U.S. SECURITIES AND EXCHANGE COMMISSION
Litigation Release No. 20119 / May 17, 2007
SEC v. Aimsi Technologies, Inc., et al., 05 CV 4724 (LLS) (S.D.N.Y.)
The Commission announced today that it has settled its enforcement action, which involves charges of a deliberate "pump and dump" scheme to defraud investors in the stock of Aimsi Technologies, against Defendant Bruce Pollock. On May 10, 2007, the Honorable Louis L. Stanton of the United States District Court for the Southern District of New York entered a final judgment against Pollock that enjoined him from violating Sections 17(a) of the Securities Act of 1933 and 10(b) of the Securities Exchange Act of 1934 and Rule 10b-5 thereunder. The judgment also prohibits Pollock from acting as an officer or director of a public company, and requires him to pay a civil penalty in the amount of $170,000, and disgorgement and prejudgment interest in the amount of $80,000. The Commission also obtained a final judgment against Relief Defendant William Watkins, which requires disgorgement of $250,000. Pollock and Watkins, without admitting or denying the allegations of the complaint, consented to the entry of these final judgments.

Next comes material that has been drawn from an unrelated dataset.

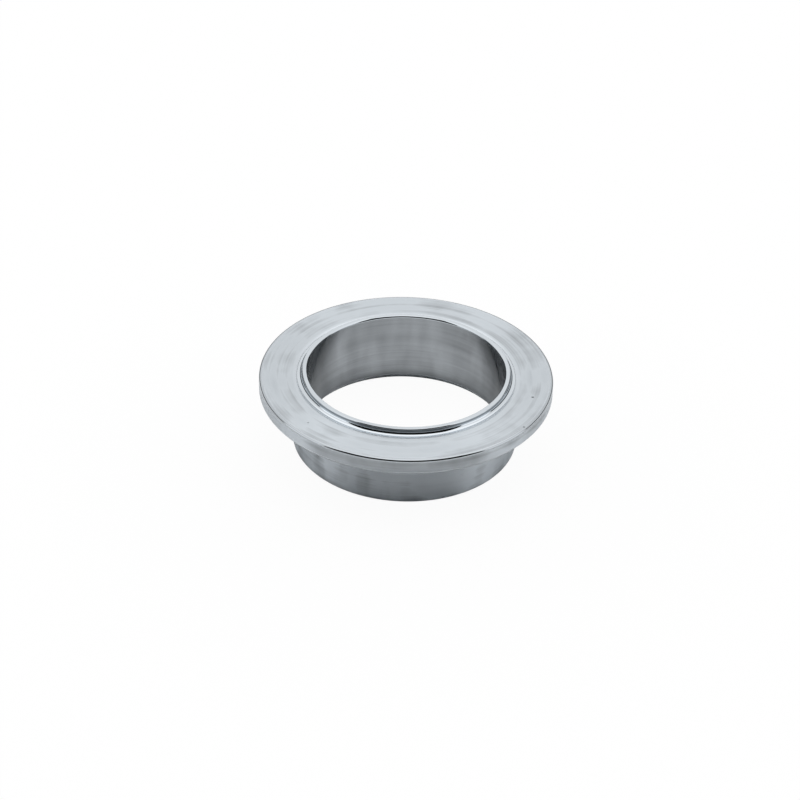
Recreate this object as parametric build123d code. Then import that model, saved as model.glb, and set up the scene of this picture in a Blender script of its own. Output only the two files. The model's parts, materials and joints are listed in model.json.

The Commission filed its action on an emergency basis on May 16, 2005, alleging that Aimsi Technologies, Inc., its Chief Executive Officer, Reginald Hall, and a group of stock promoters including Pollock (the "Promoter Defendants"), engaged in a deliberate "pump and dump" scheme to defraud investors, in which the Promoter Defendants, with the active cooperation of Hall, acquired a substantial stake in the shares of Aimsi, orchestrated a fraudulent promotional campaign to drive up the price and trading volume of Aimsi's stock, and then sold their shares at a substantial profit to the investing public after their plan succeeded. The Complaint alleges that before the Commission suspended trading in Aimsi's stock on December 15, 2004, the defendants earned illicit trading profits of at least $3.1 million. In connection with the Commission's filing of the Complaint, it also obtained a temporary restraining order that, among other things, froze defendants' assets.
The Complaint charges violations of Section 17(a) of the Securities Act of 1933, Section 10(b) of the Securities Exchange Act of 1934, and Rule 10b-5. The litigation is pending against the remaining defendants.